Purple Ivy Shadows launch their month-long residency at the Safari on Friday, with guests pleasurehorse and Mouth Breather. The Mair-Davis Duo & friends, including mandolist Robert Paul Sullivan of the New England Conservatory and bassist Nate Davis of the World Cafe Quartet perform Sunday at 2:30 p.m. at Roger Williams U.'s Performing Arts Center. The free program is comprised of Brazilian, Japanese, European and American duets and trios.

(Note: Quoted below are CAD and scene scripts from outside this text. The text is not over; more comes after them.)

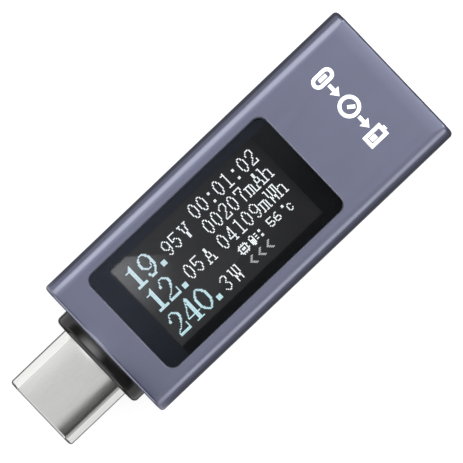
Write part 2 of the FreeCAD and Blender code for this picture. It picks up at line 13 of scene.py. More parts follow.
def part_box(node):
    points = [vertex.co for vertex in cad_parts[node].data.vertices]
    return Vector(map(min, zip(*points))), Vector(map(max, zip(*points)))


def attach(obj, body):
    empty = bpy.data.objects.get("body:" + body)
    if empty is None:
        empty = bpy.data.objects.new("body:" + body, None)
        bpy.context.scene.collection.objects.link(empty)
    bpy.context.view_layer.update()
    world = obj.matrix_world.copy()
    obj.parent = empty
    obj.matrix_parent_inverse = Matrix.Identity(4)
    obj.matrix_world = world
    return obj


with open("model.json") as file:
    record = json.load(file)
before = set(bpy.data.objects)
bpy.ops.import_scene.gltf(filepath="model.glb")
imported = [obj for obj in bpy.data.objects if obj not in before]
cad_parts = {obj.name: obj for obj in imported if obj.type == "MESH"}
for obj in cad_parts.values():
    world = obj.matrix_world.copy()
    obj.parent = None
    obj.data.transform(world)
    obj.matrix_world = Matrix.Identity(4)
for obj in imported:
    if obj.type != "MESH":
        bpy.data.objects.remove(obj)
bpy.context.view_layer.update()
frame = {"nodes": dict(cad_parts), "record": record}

MM = 0.001

# Housing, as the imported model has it
sleeve_low, sleeve_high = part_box("housing_sleeve")
glass_low, glass_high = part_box("display_window")
panel_low, panel_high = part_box("front_polariser")
plug_low, plug_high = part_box("plug_shell")
front_x = sleeve_low.x
face_z = sleeve_high.z

# Flat top of the collar around the plug, which is a step of the front cap
collar_x = front_x - 0.95 * MM
collar_top = 7.0 * MM

# Lit area of the display, which the printed border leaves open. Starts and ends are measured from
# the front of the housing, and halves from its middle.
lit_start = 5.54 * MM
lit_length = 18.2 * MM
lit_width = 9.7 * MM
lit_x = front_x + lit_start
lit_end = lit_start + lit_length
lit_half = lit_width / 2
dots_across = 139
dot_pitch = lit_length / dots_across
dot_gap = 0.1 * dot_pitch
dot_thickness = 0.004 * MM
dot_lift = 0.002 * MM

# Window with its printed border, and a little around it
border_start = 3.0 * MM
border_end = 26.2 * MM
border_half = 6.3 * MM

# Places of the readings on the display, in dots
big_columns = (5, 17, 29, 41)
decimals_column = 38
units_column = 56
totals_column = 70
status_row = 50
flow_row = 61

# Marks printed on the face, in a column across the housing near the socket end
marks_x = front_x + 31.2 * MM
marks_height = 2.3 * MM
marks_start_y = 4.92 * MM
ink_thickness = 0.012 * MM
mark_stroke = 0.36 * MM

# Camera: it looks straight down, from far enough that its lens sees almost no perspective
camera_height = 0.55
camera_x = 1.748 * MM
camera_y = -0.252 * MM
camera_roll = math.radians(43.62)
lens_mm = 450.3
sensor_mm = 36.0

# Studio. Directions are in degrees round the vertical, from +X.
card_distance = 0.4
floor_reach = 4.0
floor_glow = 0.78
room_glow = 0.25
to_socket = 0
to_left = 90
to_plug = 180
to_right = -90


# Materials ---------------------------------------------------------------------------------------


class Recipe:
    """A material whose node tree is put together one node at a time."""

    def __init__(self, name):
        self.material = bpy.data.materials.new(name)
        self.material.use_nodes = True
        self.tree = self.material.node_tree
        self.shader = self.tree.nodes["Principled BSDF"]
        self.output = self.tree.nodes["Material Output"]
        coordinates = self.node("ShaderNodeTexCoord")
        self.place = coordinates.outputs["Object"]
        self.facing = coordinates.outputs["Normal"]

    def node(self, kind, inputs=None, **settings):
        """Adds a node with its settings, and feeds its inputs."""
        made = self.tree.nodes.new(kind)
        for name, value in settings.items():
            setattr(made, name, value)
        for name, value in (inputs or {}).items():
            self.feed(made.inputs[name], value)
        return made

    def feed(self, socket, value):
        """Links a socket to another one, or sets its value."""
        if isinstance(value, bpy.types.NodeSocket):
            self.tree.links.new(value, socket)
        else:
            socket.default_value = value

    def set(self, **values):
        """Sets the shader's inputs, with underscores for the spaces in their names."""
        for name, value in values.items():
            self.feed(self.shader.inputs[name.replace("_", " ")], value)

    def math(self, operation, first, second=0.0, clamp=False):
        """The result of a sum, product or other operation on two values."""
        made = self.node("ShaderNodeMath", operation=operation, use_clamp=clamp)
        self.feed(made.inputs[0], first)
        self.feed(made.inputs[1], second)
        return made.outputs[0]

    def stretched(self, scale):
        """The object's coordinates, scaled along each axis."""
        made = self.node("ShaderNodeVectorMath", {0: self.place, 1: scale}, operation="MULTIPLY")
        return made.outputs[0]

    def grain(self, size, detail=2.0, stretch=(1, 1, 1)):
        """Noise from 0 to 1 whose spots are about size metres wide, drawn out where stretch is under 1."""
        inputs = {"Vector": self.stretched(stretch), "Scale": 1 / size, "Detail": detail}
        return self.node("ShaderNodeTexNoise", inputs).outputs["Fac"]

    def spread(self, value, low, high, start=0.3, end=0.7):
        """A value between start and end, spread out from low to high, and held there."""
        inputs = {"Value": value, "From Min": start, "From Max": end, "To Min": low, "To Max": high}
        return self.node("ShaderNodeMapRange", inputs).outputs["Result"]

    def mixed(self, share, first, second):
        """A colour between two colours, given as three numbers or as sockets."""
        made = self.node("ShaderNodeMix", data_type="RGBA")
        self.feed(made.inputs["Factor"], share)
        for name, colour in (("A", first), ("B", second)):
            value = colour if isinstance(colour, bpy.types.NodeSocket) else (*colour, 1.0)
            self.feed([s for s in made.inputs if s.name == name and s.type == "RGBA"][0], value)
        return [s for s in made.outputs if s.type == "RGBA"][0]

    def bump(self, height, depth):
        """A normal that rises and falls by depth metres with height."""
        inputs = {"Height": height, "Distance": depth, "Strength": 1.0}
        return self.node("ShaderNodeBump", inputs).outputs["Normal"]

    def axis(self, vector, name):
        """One part of a vector: X, Y or Z."""
        return self.node("ShaderNodeSeparateXYZ", {"Vector": vector}).outputs[name]

    def within(self, name, low, high, soft):
        """1 where the coordinate lies between low and high, fading to 0 over soft metres outside."""
        value = self.axis(self.place, name)
        rise = self.spread(value, 0.0, 1.0, low - soft, low)
        fall = self.spread(value, 1.0, 0.0, high, high + soft)
        return self.math("MULTIPLY", rise, fall)


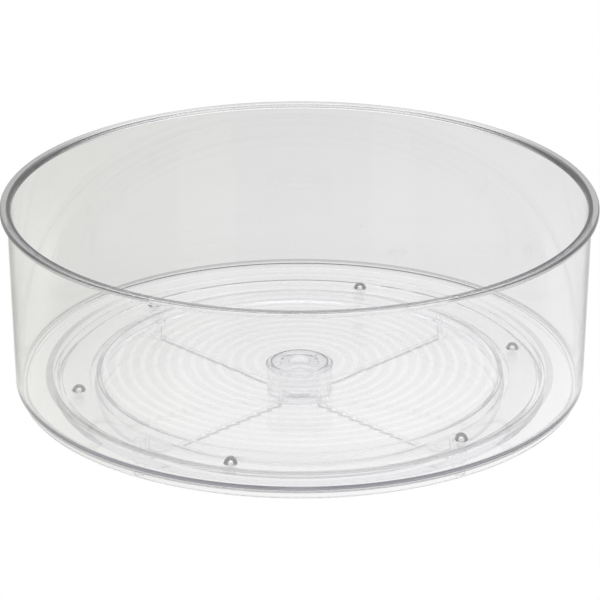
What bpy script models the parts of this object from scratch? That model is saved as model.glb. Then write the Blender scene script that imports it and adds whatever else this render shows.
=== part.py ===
"""Clear round turntable organiser: a tall-walled clear bin that turns on six
steel balls over a small clear base.  Metres, +Z up, origin on the spin axis in
the plane of the feet.  Dimensions below are in mm; R is a radius from the axis
of the part, Z a height above the table, T a thickness."""

import math

import bmesh
import bpy
from mathutils import Matrix, Vector

MM = 0.001
GAP = 0.3                # running gap between separate pieces

# ---- bin ---------------------------------------------------------------------
RIM_R = 140.0            # outside of the rim lip
RIM_TOP = 106.1
LIP_T = 2.5              # lip thickness, top to bottom
WALL_TOP_R = 136.7       # outside of the wall under the lip
WALL_BOT_R = 135.2       # outside of the wall at its foot (moulding draft)
WALL_T = 2.3             # at the floor
WALL_TOP_T = 1.8         # at the rim
FLOOR_FILLET = 0.9       # inside corner between wall and floor
FLOOR_TOP = 22.6         # raised middle of the floor
FLOOR_T = 2.4
EDGE_DROP = 1.5          # the floor slopes down by this towards the wall
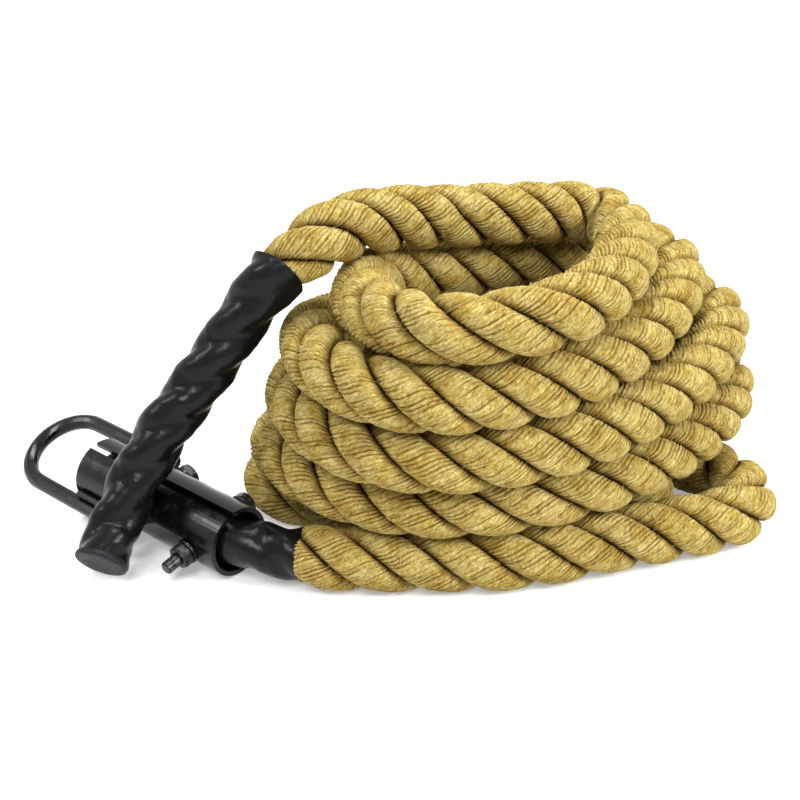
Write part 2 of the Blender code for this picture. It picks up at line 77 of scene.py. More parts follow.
# The rope's two free runs, in rope diameters from the coil's middle on the floor
FREE_TAIL_ROUTE_SHARES = (
    (-1.63, 0.64, 5.18),
    (-2.42, 0.09, 5.24),
    (-2.97, -0.36, 5.07),
    (-3.46, -0.50, 4.70),
)
FREE_SLEEVE_ROUTE_SHARES = (
    (-3.74, -0.51, 4.39),
    (-4.00, -0.50, 4.03),
    (-4.27, -0.55, 3.63),
    (-4.54, -0.62, 3.26),
    (-4.90, -0.72, 2.76),
    (-5.26, -0.87, 2.32),
    (-5.56, -0.98, 1.84),
    (-5.86, -1.14, 1.33),
    (-6.10, -1.43, 0.82),
    (-6.27, -1.90, 0.46),
)
CLAMP_TAIL_ROUTE_SHARES = (
    (0.71, -1.74, 0.52),
    (-0.08, -1.91, 0.52),
    (-1.63, -1.95, 0.52),
    (-2.41, -1.93, 0.52),
    (-3.19, -1.82, 0.52),
)
CLAMP_SLEEVE_NECK_DEPTH = 0.012
HELD_END_DEPTH = 0.008

# Clamp tube
TUBE_LENGTH = 0.126
TUBE_YAW = math.radians(-40.8)
TUBE_DIP = math.radians(1.5)
ROPE_MOUTH = np.array([-0.090394, -0.07149, 0.0223])

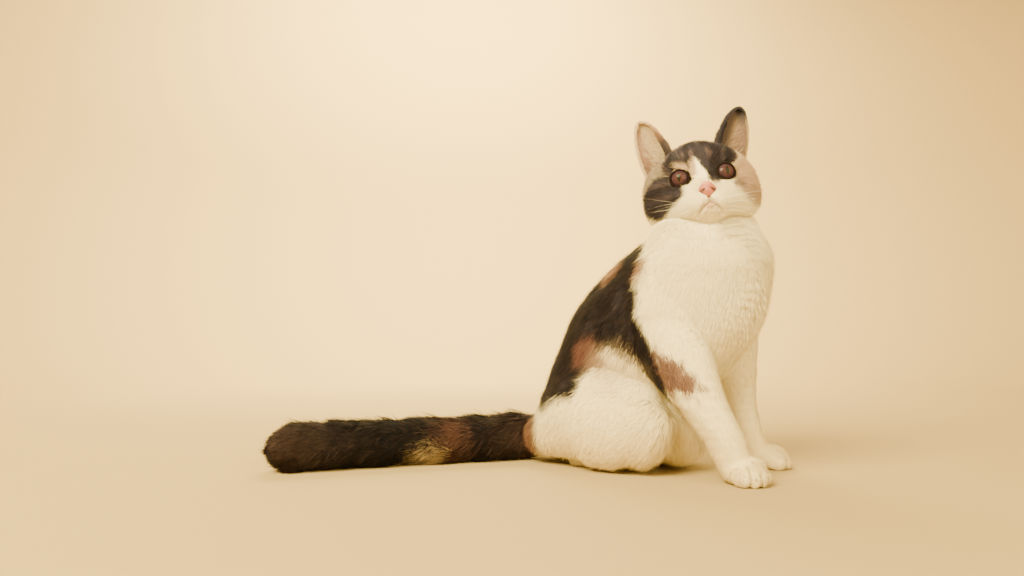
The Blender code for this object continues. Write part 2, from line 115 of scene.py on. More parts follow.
# The trunk's rings: x, the back's y and z, the breast's y and z, half width, turn.
TRUNK = (
    (0, 2, 40, -50, 18, 43, 0),
    (0, 1, 66, -84, 34, 56, 0),
    (0, -9, 95, -122, 46, 62, 0),
    (0, -23, 129, -168, 74, 65, 0),
    (0, -37, 160, -208, 108, 69, -3),
    (0, -58, 188, -237, 148, 71, -8),
    (-1, -86, 213, -248, 188, 70, -16),
    (-3, -119, 235, -246, 218, 64, -26),
    (-5, -140, 254, -230, 243, 59, -40),
    (-6, -148, 278, -212, 270, 48, -55),
)

# Each row of a limb: x, y, z of its path, half width across it and half depth.
BELLY = ((4, -140, 110, 46, 40), (6, -142, 70, 46, 38), (8, -146, 40, 42, 34))
FORELEG_RIGHT = (
    (-44, -150, 190, 24, 36),
    (-52, -156, 140, 26, 33),
    (-53, -172, 104, 24, 31),
    (-50, -190, 68, 20.5, 23),
    (-46, -209, 34, 18.2, 18.5),
    (-44, -215, 15, 17.5, 17),
)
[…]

All this and Combustible Edison, too. Their latest The Impossible World (Sub Pop) is a texturally profound effort from the Cocktail Nation stalwarts, much stronger than their last, Schizophonic, in that there is a palpable undercurrent of apprehension, of something gone awry in the glimmery, plastic-smiled La$ Vega$ they would call home if they weren't at least partly based in South County. Those who found their earlier work -- as I did -- too precious will welcome the subtle sea change, as elements of jazz and pop co-habitate exquisitely in an album that is by turns melancholy and eerie, but ultimately empowering and rewarding. Heady, quixotic and recommended music from the brothers Cudahy and pals. Miss Lily Banquette, as usual, is superb. Ascot recommended, as are shoes to sashay in.